_Stated goal_:
Repeat all of the data precisely.

---

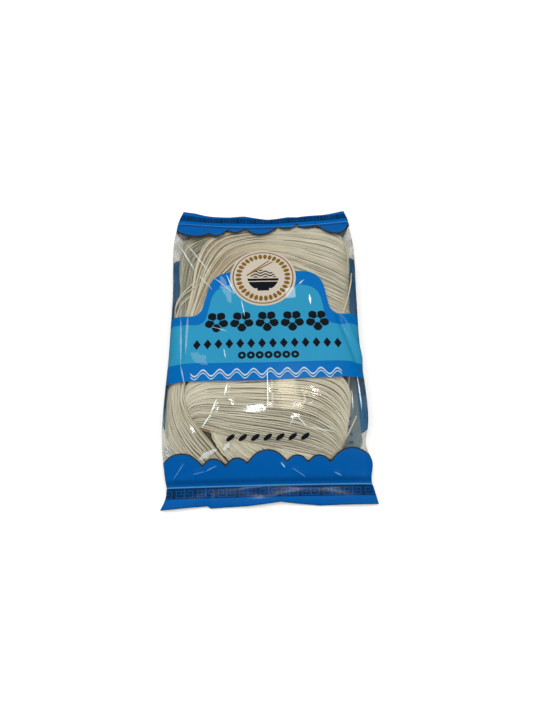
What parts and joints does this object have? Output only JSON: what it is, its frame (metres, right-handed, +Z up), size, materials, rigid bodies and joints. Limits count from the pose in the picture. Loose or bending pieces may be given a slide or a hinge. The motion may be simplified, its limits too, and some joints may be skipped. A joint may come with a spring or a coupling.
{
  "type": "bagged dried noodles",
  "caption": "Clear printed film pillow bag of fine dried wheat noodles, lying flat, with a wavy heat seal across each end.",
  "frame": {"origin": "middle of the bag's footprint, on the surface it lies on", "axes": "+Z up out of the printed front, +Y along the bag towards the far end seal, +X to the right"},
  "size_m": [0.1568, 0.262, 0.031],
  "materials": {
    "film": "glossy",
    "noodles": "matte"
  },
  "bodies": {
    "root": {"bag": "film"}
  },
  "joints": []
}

---

_Output for this exercise_:
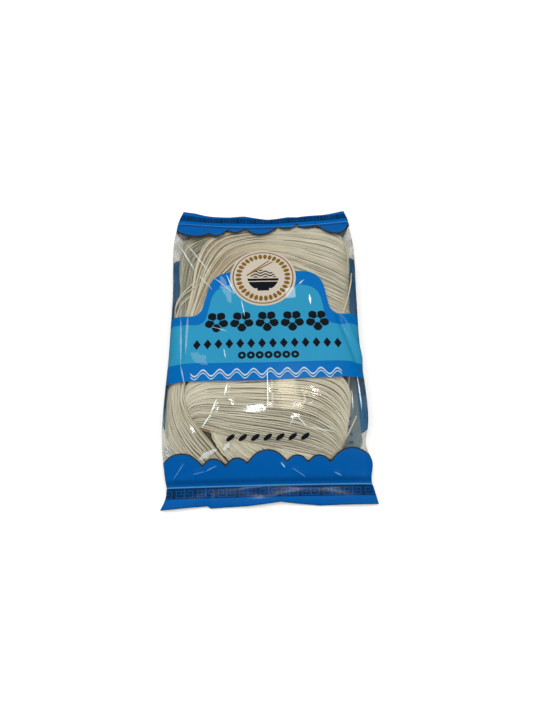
What parts and joints does this object have? Output only JSON: what it is, its frame (metres, right-handed, +Z up), size, materials, rigid bodies and joints. Limits count from the pose in the picture. Loose or bending pieces may be given a slide or a hinge. The motion may be simplified, its limits too, and some joints may be skipped. A joint may come with a spring or a coupling.
{
  "type": "bagged dried noodles",
  "caption": "Clear printed film pillow bag of fine dried wheat noodles, lying flat, with a wavy heat seal across each end.",
  "frame": {"origin": "middle of the bag's footprint, on the surface it lies on", "axes": "+Z up out of the printed front, +Y along the bag towards the far end seal, +X to the right"},
  "size_m": [0.1568, 0.262, 0.031],
  "materials": {
    "film": "glossy",
    "noodles": "matte"
  },
  "bodies": {
    "root": {"bag": "film"}
  },
  "joints": []
}